I'm trying to parse a sentence (or line of text) where you have a sentence and optionally followed some key/val pairs on the same line. Not only are the key/value pairs optional, they are dynamic. I'm looking for a result to be something like:
Input:
"There was a cow at home. home=mary cowname=betsy date=10-jan-2013"
Output:
Values = {'theSentence' : "There was a cow at home.",
'home' : "mary",
'cowname' : "betsy",
'date'= "10-jan-2013"
}
Input:
"Mike ordered a large hamburger. lastname=Smith store=burgerville"
Output:
Values = {'theSentence' : "Mike ordered a large hamburger.",
'lastname' : "Smith",
'store' : "burgerville"
}
Input:
"Sam is nice."
Output:
Values = {'theSentence' : "Sam is nice."}
Thanks for any input/direction.

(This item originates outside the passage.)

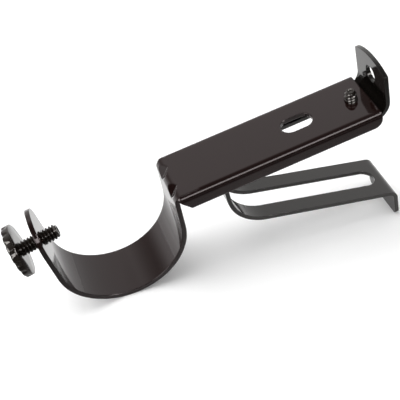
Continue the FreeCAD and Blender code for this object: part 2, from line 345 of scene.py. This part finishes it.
def mapped(tree, value, limits, results, steps="LINEAR"):
    made = add_node(tree, "ShaderNodeMapRange", interpolation_type=steps)
    names = ("Value", "From Min", "From Max", "To Min", "To Max")
    for name, given in zip(names, (value, *limits, *results)):
        feed(tree, made.inputs[name], given)
    return made.outputs["Result"]


def ramp(tree, value, limits):
    # A smooth rise from 0 at the first limit to 1 at the second.
    return mapped(tree, value, limits, (0.0, 1.0), "SMOOTHSTEP")


def parts_of(tree, vector):
    made = add_node(tree, "ShaderNodeSeparateXYZ")
    feed(tree, made.inputs[0], vector)
    return made.outputs


def noise(tree, place, scale, detail):
    made = add_node(tree, "ShaderNodeTexNoise")
    for name, value in (("Vector", place), ("Scale", scale), ("Detail", detail)):
        feed(tree, made.inputs[name], value)
    return made.outputs["Fac"]


def mixed_colour(tree, share, first, second):
    # A Mix node takes its colours at inputs 6 and 7 and gives them at output 2.
    made = add_node(tree, "ShaderNodeMix", data_type="RGBA")
    for number, value in ((0, share), (6, first), (7, second)):
        feed(tree, made.inputs[number], value)
    return made.outputs[2]


def mixed_shader(tree, share, first, second):
    made = add_node(tree, "ShaderNodeMixShader")
    for socket, value in zip(made.inputs, (share, first, second)):
        feed(tree, socket, value)
    return made.outputs[0]


def new_material(name):
    material = bpy.data.materials.new(name)
    material.use_nodes = True
    return material, material.node_tree, material.node_tree.nodes["Principled BSDF"]


def rougher_on_edges(tree, coords, gloss, axis, limits):
    # Sheared edges, which face along Y, are less glossy past the given limits.
    past = ramp(tree, parts_of(tree, coords["Object"])[axis], limits)
    sideways = maths(tree, "ABSOLUTE", parts_of(tree, coords["Normal"])["Y"])
    sheared = maths(tree, "MULTIPLY", past, ramp(tree, sideways, EDGE_FACING))
    return maths(tree, "MULTIPLY_ADD", sheared, EDGE_ROUGHNESS, gloss)


def lacquer(name, dark, light, tint, roughness, refraction, softness, rough_edges=None):
    # Glossy dark bronze lacquer on steel: two close browns, a slightly uneven gloss, a faint
    # orange peel and edges softened by the given radius in metres.
    material, tree, shader = new_material(name)
    coords = add_node(tree, "ShaderNodeTexCoord").outputs
    cloud = noise(tree, coords["Object"], CLOUD_SCALE, CLOUD_DETAIL)
    peel = noise(tree, coords["Object"], PEEL_SCALE, PEEL_DETAIL)
    gloss = mapped(tree, cloud, (0.0, 1.0), [roughness * share for share in GLOSS_SPREAD])
    if rough_edges:
        gloss = rougher_on_edges(tree, coords, gloss, *rough_edges)
    soft = add_node(tree, "ShaderNodeBevel", samples=EDGE_SAMPLES)
    soft.inputs["Radius"].default_value = softness
    relief = add_node(tree, "ShaderNodeBump")
    relief.inputs["Strength"].default_value = PEEL_STRENGTH
    relief.inputs["Distance"].default_value = PEEL_HEIGHT
    feed(tree, relief.inputs["Height"], peel)
    feed(tree, relief.inputs["Normal"], soft.outputs["Normal"])
    feed(tree, shader.inputs["Base Color"], mixed_colour(tree, cloud, (*dark, 1.0), (*light, 1.0)))
    feed(tree, shader.inputs["Roughness"], gloss)
    feed(tree, shader.inputs["Normal"], relief.outputs["Normal"])
    shader.inputs["IOR"].default_value = refraction
    shader.inputs["Specular Tint"].default_value = (*tint, 1.0)
    return material


def paint(obj, material):
    obj.data.materials.clear()
    obj.data.materials.append(material)


arm_paint = lacquer(
    "arm_lacquer", dark=(0.0065, 0.0026, 0.0022), light=(0.0095, 0.0042, 0.0036),
    tint=(1.0, 0.91, 0.91), roughness=0.07, refraction=1.49, softness=0.0006,
    rough_edges=("X", (-0.072, -0.074)),
)
strap_paint = lacquer(
    "strap_lacquer", dark=(0.003, 0.0024, 0.002), light=(0.005, 0.0042, 0.0036),
    tint=(1.0, 0.97, 0.94), roughness=0.08, refraction=1.6, softness=0.0003,
    rough_edges=("Z", (-0.011, -0.014)),
)
screw_paint = lacquer(
    "screw_lacquer", dark=(0.006, 0.0042, 0.003), light=(0.011, 0.008, 0.006),
    tint=(1.0, 0.95, 0.91), roughness=0.10, refraction=1.65, softness=0.00003,
)

paint(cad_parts["hook_arm"], arm_paint)
paint(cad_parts["wall_strap"], strap_paint)

thumb = make_thumb_screw()
paint(thumb, screw_paint)
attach(thumb, "thumb")
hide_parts("thumb_screw")

clamp = make_clamp_screw()
paint(clamp, screw_paint)
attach(clamp, "clamp")
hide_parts("clamp_screw")


def floor_white():
    material, tree, shader = new_material("floor_white")
    shader.inputs["Base Color"].default_value = FLOOR_COLOUR
    shader.inputs["Roughness"].default_value = FLOOR_ROUGHNESS
    shader.inputs["Specular IOR Level"].default_value = 0.0
    ray = add_node(tree, "ShaderNodeLightPath").outputs
    seen = maths(tree, "MAXIMUM", ray["Is Camera Ray"], ray["Is Glossy Ray"])
    glow = add_node(tree, "ShaderNodeEmission")
    feed(tree, glow.inputs["Strength"], maths(tree, "MULTIPLY", seen, FLOOR_GLOW))
    both = add_node(tree, "ShaderNodeAddShader")
    feed(tree, both.inputs[0], shader.outputs["BSDF"])
    feed(tree, both.inputs[1], glow.outputs["Emission"])

    # Painted shade: in reflections only, the floor turns towards FLOOR_SHADE at the front and the
    # left.
    coords = add_node(tree, "ShaderNodeTexCoord").outputs["Object"]
    place = parts_of(tree, coords)
    front = ramp(tree, place["Y"], FLOOR_FRONT)
    slant = maths(tree, "MULTIPLY_ADD", place["X"], FLOOR_SLANT, place["Y"])
    either = maths(tree, "MAXIMUM", front, ramp(tree, slant, FLOOR_LEFT))
    dark = maths(tree, "MAXIMUM", either, FLOOR_SHADE_LEAST)
    shade = add_node(tree, "ShaderNodeBsdfDiffuse")
    shade.inputs["Color"].default_value = FLOOR_SHADE
    mirrored = maths(tree, "MULTIPLY", dark, ray["Is Glossy Ray"])
    near = mixed_shader(tree, mirrored, both.outputs["Shader"], shade.outputs["BSDF"])

    # Far away the floor is plain white, as the room is.
    length = add_node(tree, "ShaderNodeVectorMath", operation="LENGTH")
    feed(tree, length.inputs[0], coords)
    far = maths(tree, "MULTIPLY", ramp(tree, length.outputs["Value"], FLOOR_FAR), seen)
    white = add_node(tree, "ShaderNodeEmission").outputs["Emission"]
    whole = mixed_shader(tree, far, near, white)
    feed(tree, tree.nodes["Material Output"].inputs["Surface"], whole)
    return material


def make_floor():
    # The foot and the cradle rest on it. Past the cradle it drops, so that the arm can slide out.
    rise = math.tan(FLOOR_SLOPE)
    profile = [(x, FLOOR_AT_WALL - x * rise) for x in (FLOOR_HALF, FLOOR_KNEE)]
    profile += [FLOOR_LEVEL, (-FLOOR_HALF, FLOOR_LEVEL[1])]
    bm = bmesh.new()
    near, far = (
        [bm.verts.new((x * MM, y * MM, z * MM)) for x, z in profile]
        for y in (-FLOOR_HALF, FLOOR_HALF)
    )
    for k in range(len(profile) - 1):
        bm.faces.new((near[k], far[k], far[k + 1], near[k + 1]))
    floor = new_mesh("floor", bm, FLOOR_SMOOTH_ANGLE)
    paint(floor, floor_white())


def make_world():
    # White walls behind the piece and low down. In reflections the ceiling, the side in front
    # and the upper left are dark.
    world = bpy.data.worlds.new("studio")
    bpy.context.scene.world = world
    world.use_nodes = True
    tree = world.node_tree
    shade = tree.nodes["Background"]
    coords = add_node(tree, "ShaderNodeTexCoord").outputs["Generated"]
    ray = add_node(tree, "ShaderNodeLightPath").outputs
    away = parts_of(tree, coords)
    ceiling = ramp(tree, away["Z"], ROOM_CEILING)
    front = ramp(tree, away["Y"], ROOM_FRONT)
    left = ramp(tree, away["X"], ROOM_LEFT)
    raised = maths(tree, "MULTIPLY", left, ramp(tree, away["Z"], ROOM_RAISED))
    dusk = maths(tree, "MULTIPLY", raised, ROOM_DUSK)
    darkest = maths(tree, "MAXIMUM", maths(tree, "MAXIMUM", ceiling, front), dusk)
    dim = maths(tree, "MULTIPLY", darkest, ray["Is Glossy Ray"])
    feed(tree, shade.inputs["Color"], mixed_colour(tree, dim, ROOM_WALLS, ROOM_DARK))

    # The room lights the piece from the left and from behind more than from elsewhere.
    along = add_node(tree, "ShaderNodeVectorMath", operation="DOT_PRODUCT")
    along.inputs[1].default_value = ROOM_LIT_SIDE
    feed(tree, along.inputs[0], coords)
    lit = mapped(tree, along.outputs["Value"], ROOM_LIT, (ROOM_SHADE, ROOM_BRIGHT))
    seen = maths(tree, "MAXIMUM", ray["Is Camera Ray"], ray["Is Glossy Ray"])
    feed(tree, shade.inputs["Strength"], mapped(tree, seen, (0.0, 1.0), (lit, ROOM_WHITE)))


def add_softbox(name, place, target, size, watts, missed_by):
    light = bpy.data.lights.new(name, "AREA")
    light.shape = "RECTANGLE"
    light.size, light.size_y = size
    light.energy = watts
    obj = bpy.data.objects.new(name, light)
    obj.location = place
    direction = Vector(target) - Vector(place)
    obj.rotation_euler = direction.to_track_quat("-Z", "Y").to_euler()
    setattr(obj, "visible_" + missed_by, False)
    bpy.context.scene.collection.objects.link(obj)


def make_camera():
    camera = bpy.data.cameras.new("camera")
    camera.sensor_width = SENSOR_WIDTH
    camera.lens = SENSOR_WIDTH * FOCAL_PIXELS / FRAME_PIXELS
    camera.clip_start = CLIP_START
    obj = bpy.data.objects.new("camera", camera)
    turn = Matrix(CAMERA_AXES).transposed().to_4x4()
    obj.matrix_world = Matrix.Translation(Vector(CAMERA_PLACE) * MM) @ turn
    bpy.context.scene.collection.objects.link(obj)
    bpy.context.scene.camera = obj


make_floor()
make_world()
for softbox in SOFTBOXES:
    add_softbox(*softbox)
make_camera()

scene = bpy.context.scene
scene.view_settings.view_transform = "Standard"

I know the sentences appear that this is a homework problem, but I'm just a python newbie. I know it's probably a regex solution, but I'm not the best regarding regex.
I'd use re.sub
:
import re
s = "There was a cow at home. home=mary cowname=betsy date=10-jan-2013"
d = {}
def add(m):
d[m.group(1)] = m.group(2)
s = re.sub(r'(\w+)=(\S+)', add, s)
d['theSentence'] = s.strip()
print d
Here's more compact version if you prefer:
d = {}
d['theSentence'] = re.sub(r'(\w+)=(\S+)',
lambda m: d.setdefault(m.group(1), m.group(2)) and '',
s).strip()
Or, maybe, findall
is a better option:
rx = '(\w+)=(\S+)|(\S.+?)(?=\w+=|$)'
d = {
a or 'theSentence': (b or c).strip()
for a, b, c in re.findall(rx, s)
}
print d